Questa somma pone un problema: il fondo è stato istituito per sostenere le imprese di stampa in crisi e non le vittime di attentati. Inoltre Charlie Hebdo dovrebbe pagare le tasse su questi soldi, se li donasse alle famiglie, ma è comunque in corso una discussione al Ministero delle Finanze per consentire un pagamento diretto agli “Amici di Charlie Hebdo”, associazione creata “poche settimane” prima del 7 gennaio per raccogliere aiuti in un momento in cui il giornale era alla ricerca di circa 200 mila euro per coprire le sue perdite. L’avvocato ha fatto sapere che ci vorranno mesi per risolvere la questione dei risarcimenti. Quel che resterebbe, circa 1,5 milioni di euro, dovrebbe essere utilizzato per la nuova sede dell’associazione e per pagare una serie di avvocati e figure che hanno rimpiazzato chi gestiva l’associazione stessa ed è morto negli attentati.
Alla somma di 4,2 milioni di euro si devono aggiungere i ricavi dei diritti d’autore derivanti dalla vendita di numeri speciali o DVD. I soldi della vendita del numero con Maometto che piange saranno assegnati a Charlie Hebdo e serviranno a finanziare il giornale stesso (ci saranno un’app, una versione digitale con traduzione in inglese e una ri-progettazione completa entro l’autunno), a pagare stampatori e distributori di quel numero (che hanno rinunciato alla loro quota per il primo milione di copie) e anche una fondazione dedicata ai fumetti, alle vignette e alla libertà di stampa nelle scuole francesi ma anche in quelle di altri paesi del mondo, così come per il sostegno dei disegnatori. Si parla di una cifra che va dai 10 ai 12 milioni di euro circa, ma che dopo le imposte si ridurrà a circa 7-8 milioni. I 220 mila abbonamenti sottoscritti porteranno 3 milioni di euro. Ci sono infine gli aiuti stanziati dal ministero della Cultura per gestire l’emergenza, che saranno utilizzati per affittare e attrezzare i nuovi locali della redazione che aprirà molto probabilmente nel 13° arrondissement di Parigi ma soprattutto per garantire la sostenibilità e la sicurezza del giornale.
La nuova gestione
C’è anche l’intenzione di gestire diversamente il giornale. È già stato deciso che nessun dividendo sarà distribuito agli azionisti per i prossimi tre anni. L’idea che è stata proposta da alcuni redattori sopravvissuti è passare a una forma più cooperativa. Charb (ex direttore morto negli attentati) deteneva il 40 per cento delle quote di Charlie Hebdo alla pari con Laurent Sourisseau (chiamato Riss, nuovo direttore rimasto ferito), mentre Eric Portheault, direttore finanziario, ha il 20 per cento. Lo statuto prevede che in caso di decesso di uno degli azionisti, le quote vengano offerte agli altri. Riss e Portheault hanno però proposto che fosse Luz, disegnatore delle ultime due copertine, a rilevare il 40 per cento di Charb. Luz ha rifiutato avanzando l’idea di creare una cooperativa tra i redattori che diventi anche proprietaria del giornale. Gli attuali azionisti dovrebbero dunque rinunciare alle loro quote e Riss – come scrive il Wall Street Journal – non sembrerebbe disposto a farlo. Per ora la discussione avvenuta in una prima riunione è stata sospesa e rimandata di tre mesi, fino a quando cioè i familiari di Charb erediteranno ufficialmente il suo 40 per cento.
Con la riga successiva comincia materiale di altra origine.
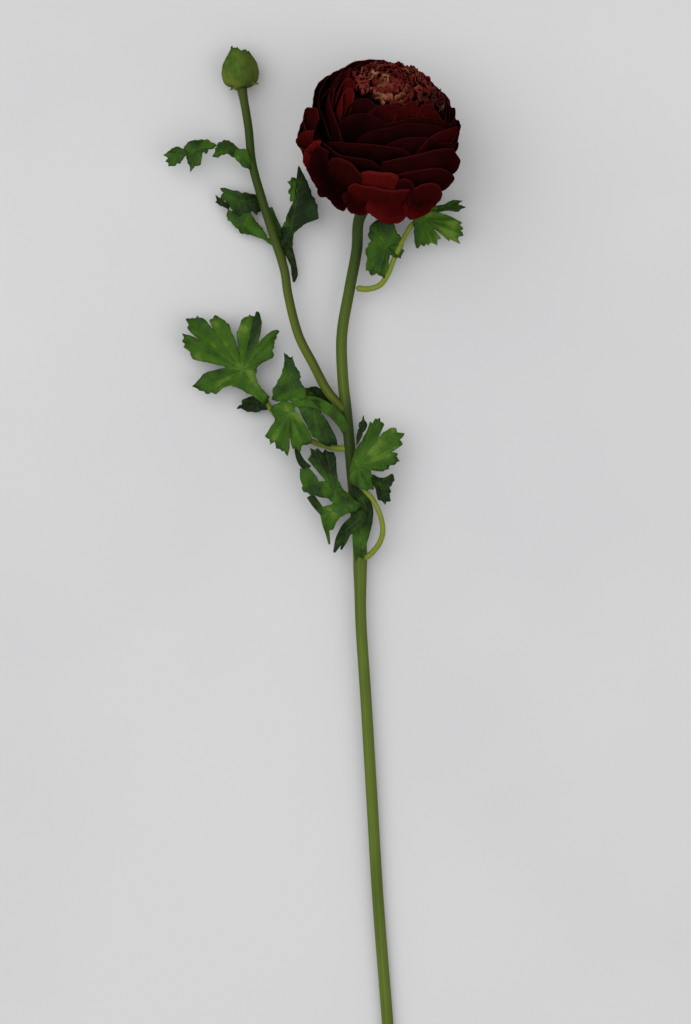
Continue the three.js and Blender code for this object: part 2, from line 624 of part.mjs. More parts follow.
// The leaf in the middle, above the fork: a folded leaflet, two hanging ones and one behind the branch.
const middleLeaf = leaf([
  strip([[-17.4, -135, 9.6, 2], [-20.6, -129.6, 11.6, 2.5], [-25.4, -124.8, 13, 2.6],
    [-31.2, -121.6, 13.6, 2.6], [-38, -120.6, 13.8, 2.6], [-43, -121.4, 13.6, 2.4]]),
  blade({
    at: [-44, -126.2, 14.2],
    slope: [0, -0.03],
    droop: 1.6,
    rings: [0.5, 1],
    rim: [[9, 3.4], [87, 4.8], [125, 6.6], [182, 7.6], [211, 10.2], [223, 15.8], [230, 14.2], [238, 17.5],
      [242, 14.9], [248, 17.8], [253, 16.6], [257, 18.4], [262, 17.4], [267, 20], [270, 12], [275, 17.3],
      [279, 16.6], [284, 19], [291, 15.8], [299, 16.6], [306, 17.4], [313, 14.4], [321, 10.8], [345, 5.2]],
  }),
  blade({
    at: [-43.6, -115.9, 13.6],
    fold: [105, 0.22],
    rings: [0.5, 1],
    rim: [[21, 6.7], [45, 6.4], [53, 8], [61, 6.5], [69, 10.2], [80, 13.6], [87, 16.2], [93, 15],
      [100, 17.8], [105, 11.8], [129, 8.2], [181, 8.2], [205, 9.8], [235, 6.4], [286, 5.8], [334, 8.8]],
  }),
  blade({
    at: [-33.3, -121.5, 13.6],
    slope: [0.02, 0.09],
    droop: 0.6,
    rings: [0.55, 1],
    rim: [[50, 2.8], [175, 7], [207, 7.4], [244, 9.2], [270, 15.4], [276, 16.2], [282, 19.6], [286, 19],
      [291, 21.8], [295, 20.6], [300, 22.8], [303, 20.4], [307, 14.2], [311, 8.2], [340, 3.4]],
  }),
  blade({
    at: [-31, -118.9, 5.5],
    slope: [-0.03, 0.02],
    rim: [[26, 4.6], [60, 4.7], [99, 4.9], [140, 7.5], [175, 6.2], [230, 4.2], [294, 7.6], [310, 8.2],
      [334, 7.6]],
  }),
  strip([[-39, -118.4, 13.2, 2.2], [-37.2, -118.2, 9.6, 2.2], [-35.4, -118.2, 6.6, 2.2],
    [-32.6, -118.4, 5.6, 2.4]]),
]);

// The leaf on the right of the stem: its stalk loops out and back to a fan over the stem.
const rightLeaf = leaf([
  stalk([[-10.4, -194.8, 6.9], [-6, -191.6, 9.4], [-2, -186.3, 12], [-0.7, -180.7, 13.6],
    [-2.1, -173.2, 14.4], [-5.3, -166.7, 14.4], [-9.6, -161.6, 14.6], [-12.2, -156.6, 14.9]]),
  blade({
    at: [-12.3, -150.9, 15.2],
    slope: [-0.04, 0.03],
    droop: 2,
    rings: [0.42, 0.74, 1],
    rim: [[3, 17], [7, 19.6], [12, 17.8], [17, 19.5], [22, 17], [25, 20], [29, 23.6], [32, 22.8], [35, 26.4],
      [40, 23.8], [44, 25.2], [49, 23.2], [54, 16.4], [57, 22.3], [60, 23.4], [63, 22], [66, 24.2],
      [70, 23.4], [74, 17.3], [76, 16.6], [79, 20.3], [84, 23.4], [88, 19.4], [91, 14.8], [100, 8],
      [173, 3.2], [238, 8.2], [273, 10.6], [305, 13.3], [324, 8], [345, 6.4], [348, 11.6], [355, 14.3]],
  }),
  blade({
    at: [-2.5, -159.2, 14],
    slope: [-0.14, 0.04],
    rim: [[15, 7.3], [38, 7.8], [44, 4.8], [96, 3.2], [130, 6.2], [151, 4.4], [238, 3.2], [270, 7.8],
      [279, 7.4], [287, 9.9], [296, 8], [304, 9.5], [318, 7], [325, 7.6], [332, 6.3], [346, 5.6], [358, 4.9]],
  }),
]);

// The leaves at the lower node: one to the left over the stem and dark strips along it.
const lowerLeaves = leaf([
  stalk([[-13.6, -168, 9], [-13, -168.6, 11.4], [-13.4, -168.4, 13.6]]),
  blade({
    at: [-23, -162.5, 12.8],
    slope: [0.02, -0.08],
    droop: 0.8,
    rings: [0.5, 1],
    rim: [[56, 4], [84, 9], [88, 16], [93, 19.4], [98, 18.4], [103, 20.3], [108, 18.4], [112, 21.7],
      [116, 21.4], [120, 23.2], [125, 20.4], [129, 19], [131, 13], [134, 7.8], [139, 8.2], [141, 14],
      [147, 19.6], [152, 18.6], [166, 16.5], [180, 15.1], [190, 11.5], [198, 8], [212, 5.6], [229, 9.8],
      [243, 13.6], [252, 15.2], [259, 18.3], [264, 15.2], [269, 17], [276, 13.4], [286, 12.2], [303, 12.6],
      [317, 14], [332, 14], [345, 6.8]],
  }),
  strip([[-35.4, -152.2, 12.2, 1.8], [-38.6, -149, 11.4, 1.7], [-40.6, -144.4, 11.4, 1.2],
    [-41.3, -139.8, 11.6, 0.5]]),
  strip([[-34.6, -164.6, 12.4, 1.8], [-32, -168.4, 11.6, 1.9], [-29, -172.2, 11.4, 1.6],
    [-26.6, -175.4, 12.2, 1.6]]),
  strip([[-28.4, -173.4, 12.2, 1.5], [-27.6, -178, 11.4, 1.3], [-26.4, -182.8, 10.6, 0.9],
    [-25.6, -187.4, 10, 0.4]]),
  strip([[-11.8, -195.6, 9, 1.4], [-11.8, -189.6, 10.9, 2.8], [-11, -183.2, 11.2, 3.9],
    [-9.6, -176.4, 11.3, 4.2], [-8.6, -170.8, 11.4, 3.3], [-11, -165.2, 11.8, 2.8],
    [-15.6, -160.2, 12.2, 0.7]]),
  strip([[-9.4, -171.6, 11.6, 2.4], [-12.8, -176.4, 13.4, 3.4], [-17.2, -180.2, 12.8, 3.1],
    [-20.8, -185.4, 11.6, 2.1], [-23.4, -191.2, 10.6, 0.5]]),
  strip([[-17.6, -180.8, 12.8, 2.4], [-18.4, -185.4, 11.8, 1.3], [-20.2, -189.8, 10.8, 0.4]]),
]);

const flower = new THREE.Group();

function addPiece(name, solid, color, roughness) {
  const material = new THREE.MeshStandardMaterial({ color, roughness, metalness: 0 });
  const mesh = new THREE.Mesh(geometryOf(solid), material);
  mesh.name = name;
  flower.add(mesh);
}

addPiece("main_stem", stem, 0x5f7a2c, 0.55);
addPiece("bud_branch", branch, 0x5c722e, 0.55);
addPiece("bloom_calyx", bloomCalyx(), 0x567a33, 0.6);
addPiece("bloom_petals", bloomPetals(), 0x3a0510, 0.7);
addPiece("bloom_heart", bloomHeart(), 0x6e2a1c, 0.75);
addPiece("flower_bud", flowerBud(), 0x57822f, 0.6);
addPiece("bud_leaf", budLeaf, 0x3f7034, 0.6);
addPiece("branch_leaf_left", branchLeafLeft, 0x33612f, 0.6);
addPiece("branch_leaf_right", branchLeafRight, 0x2f5c2d, 0.6);
addPiece("bloom_leaf", bloomLeaf, 0x3d6e2d, 0.6);
addPiece("left_leaf", leftLeaf, 0x39702f, 0.6);
addPiece("middle_leaf", middleLeaf, 0x37692e, 0.6);
addPiece("right_leaf", rightLeaf, 0x3b6f2f, 0.6);
addPiece("lower_leaves", lowerLeaves, 0x2f5f2c, 0.6);

export default flower;
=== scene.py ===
import logging
import math
import random
from dataclasses import dataclass, field, replace
from enum import Enum
from typing import Callable, Sequence

import bmesh
import bpy
from mathutils import Matrix, Vector, noise

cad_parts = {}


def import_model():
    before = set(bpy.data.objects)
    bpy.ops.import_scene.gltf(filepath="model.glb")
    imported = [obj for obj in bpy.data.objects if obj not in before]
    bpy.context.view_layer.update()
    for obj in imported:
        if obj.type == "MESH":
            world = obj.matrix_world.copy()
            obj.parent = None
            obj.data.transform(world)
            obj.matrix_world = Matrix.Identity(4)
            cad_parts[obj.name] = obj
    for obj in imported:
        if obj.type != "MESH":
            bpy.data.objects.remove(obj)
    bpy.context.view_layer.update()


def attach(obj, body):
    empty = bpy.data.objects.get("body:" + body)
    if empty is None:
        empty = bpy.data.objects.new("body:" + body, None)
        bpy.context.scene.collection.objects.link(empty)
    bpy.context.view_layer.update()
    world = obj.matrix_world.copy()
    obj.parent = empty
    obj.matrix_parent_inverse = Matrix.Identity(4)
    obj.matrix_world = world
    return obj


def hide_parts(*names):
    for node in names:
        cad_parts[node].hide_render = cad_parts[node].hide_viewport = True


LOG = logging.getLogger("buttercup")

MILLIMETRE = 0.001
GOLDEN_ANGLE = 137.508
ROUND_STEPS = 32
GRAIN_ROUGHNESS = 0.55
VEIN_LENGTH = 20.0
FAR_FROM_VEINS = 9.0

Pair = tuple[float, float]
Triple = tuple[float, float, float]
Four = tuple[float, float, float, float]
Colour = Four
Line = tuple[Pair, ...]
Place = Callable[[float, float], Vector]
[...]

In generale c’è molta preoccupazione intorno al nuovo inizio di Charlie Hebdo («Il denaro può far impazzire la gente», ha detto l’editore Gérard Biard) e il timore è che i normali dissensi già presenti tra i redattori prima degli attentati si trasformino in vere e proprie fratture. Infine è in discussione la linea che dovrebbe avere il giornale dopo gli attentati: se cioè aderire al ruolo simbolico che gli è stato assegnato, quello cioè di combattere l’estremismo islamico, oppure in qualche modo ammorbidire i toni. Le Monde ha raccolto in un grafico i principali argomenti trattati in prima pagina da Charlie Hebdo dal 2005 al 2010 per mostrare che in realtà l’islam e i musulmani non sono «un’ossessione» del giornale: questa è stata infatti la principale accusa rivolta a Charlie Hebdo, soprattutto dopo gli attentati. Su 523 copertine analizzate risulta che al primo posto c’è la politica, poi la presa in giro di personaggi famosi, l’attualità economica e sociale e infine la religione. Tra le religioni, inoltre, quella cattolica ha avuto maggiore spazio: l’islam è al terzo posto.
Il Wall Street Journal fa comunque notare che i più grandi successi a livello di vendite sono arrivati quando in copertina c’erano Maometto e l’islam.